— START OF EXCERPTED DATA —

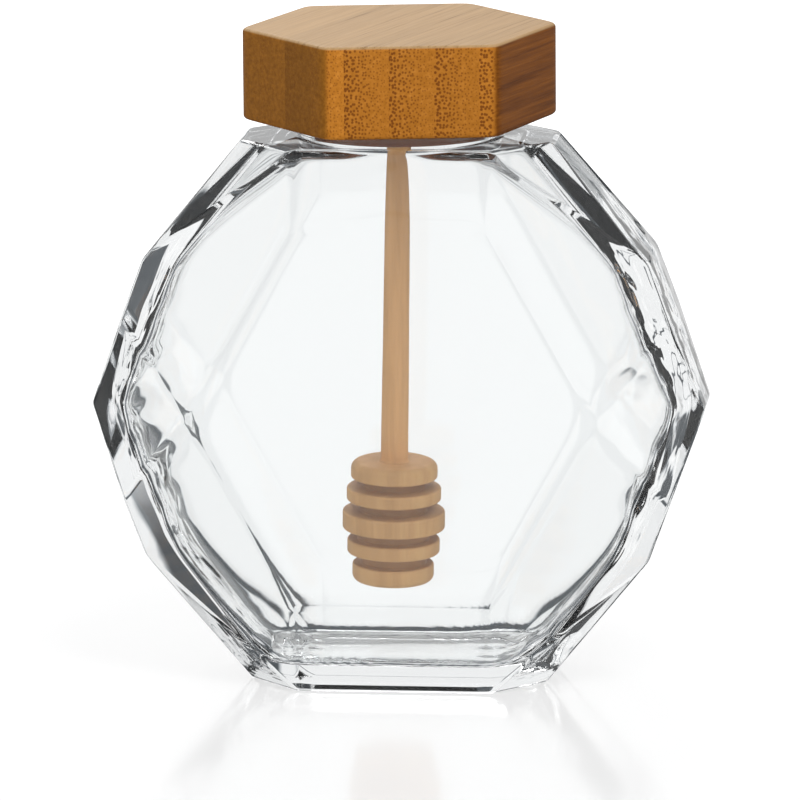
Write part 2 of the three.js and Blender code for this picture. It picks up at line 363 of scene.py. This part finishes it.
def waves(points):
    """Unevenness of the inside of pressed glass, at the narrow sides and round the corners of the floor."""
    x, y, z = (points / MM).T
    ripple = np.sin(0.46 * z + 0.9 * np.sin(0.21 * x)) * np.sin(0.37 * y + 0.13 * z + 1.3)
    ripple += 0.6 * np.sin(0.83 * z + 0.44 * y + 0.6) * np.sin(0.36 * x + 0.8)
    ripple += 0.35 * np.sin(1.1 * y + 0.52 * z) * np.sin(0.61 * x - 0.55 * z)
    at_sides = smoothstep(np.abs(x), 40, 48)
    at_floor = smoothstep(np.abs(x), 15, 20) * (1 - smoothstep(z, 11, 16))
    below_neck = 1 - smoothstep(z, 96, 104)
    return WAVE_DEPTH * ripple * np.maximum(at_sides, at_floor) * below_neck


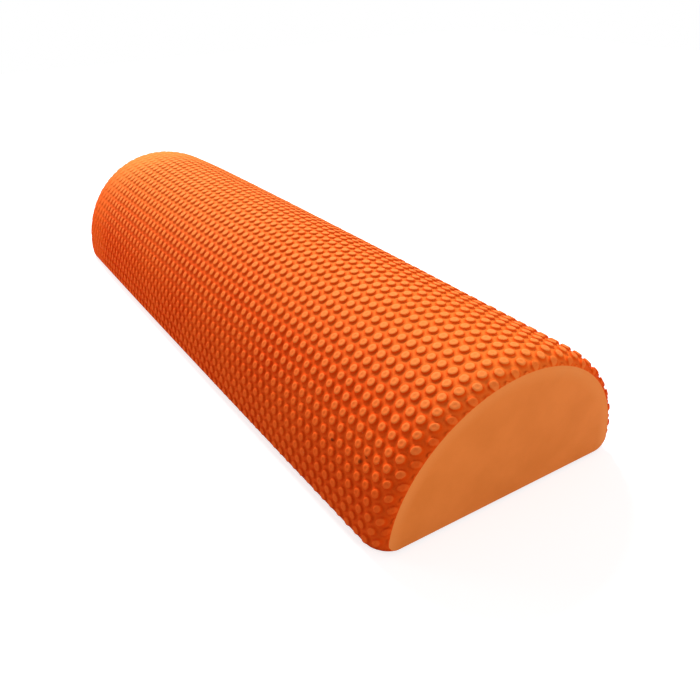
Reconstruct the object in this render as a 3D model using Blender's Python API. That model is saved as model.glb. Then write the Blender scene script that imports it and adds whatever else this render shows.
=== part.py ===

— END OF EXCERPTED DATA —

(JOB) Print every record exactly as it was given.

(FULL OUTPUT)
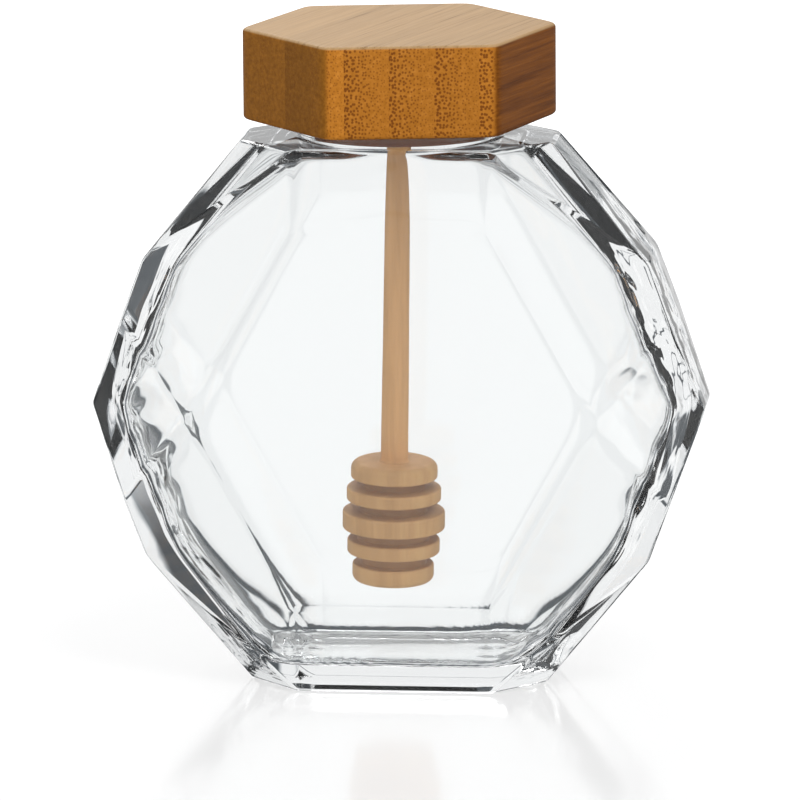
Write part 2 of the three.js and Blender code for this picture. It picks up at line 363 of scene.py. This part finishes it.
def waves(points):
    """Unevenness of the inside of pressed glass, at the narrow sides and round the corners of the floor."""
    x, y, z = (points / MM).T
    ripple = np.sin(0.46 * z + 0.9 * np.sin(0.21 * x)) * np.sin(0.37 * y + 0.13 * z + 1.3)
    ripple += 0.6 * np.sin(0.83 * z + 0.44 * y + 0.6) * np.sin(0.36 * x + 0.8)
    ripple += 0.35 * np.sin(1.1 * y + 0.52 * z) * np.sin(0.61 * x - 0.55 * z)
    at_sides = smoothstep(np.abs(x), 40, 48)
    at_floor = smoothstep(np.abs(x), 15, 20) * (1 - smoothstep(z, 11, 16))
    below_neck = 1 - smoothstep(z, 96, 104)
    return WAVE_DEPTH * ripple * np.maximum(at_sides, at_floor) * below_neck


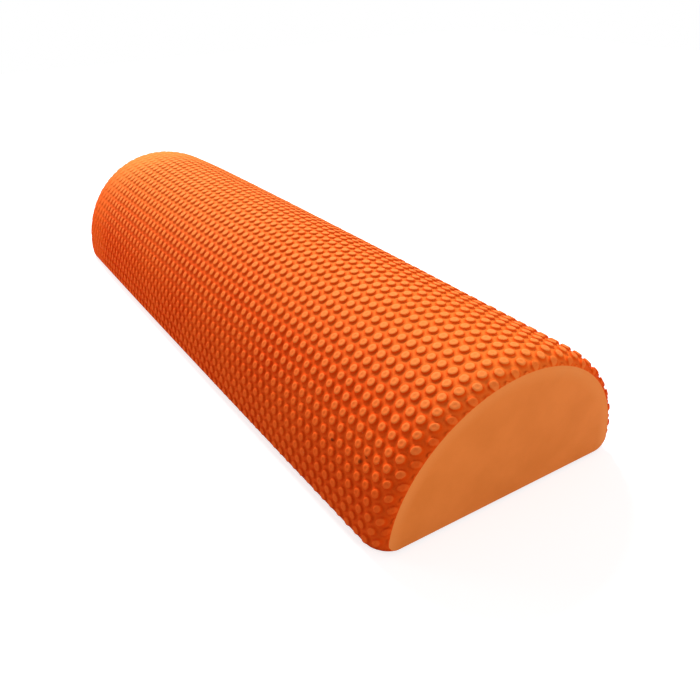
Reconstruct the object in this render as a 3D model using Blender's Python API. That model is saved as model.glb. Then write the Blender scene script that imports it and adds whatever else this render shows.
=== part.py ===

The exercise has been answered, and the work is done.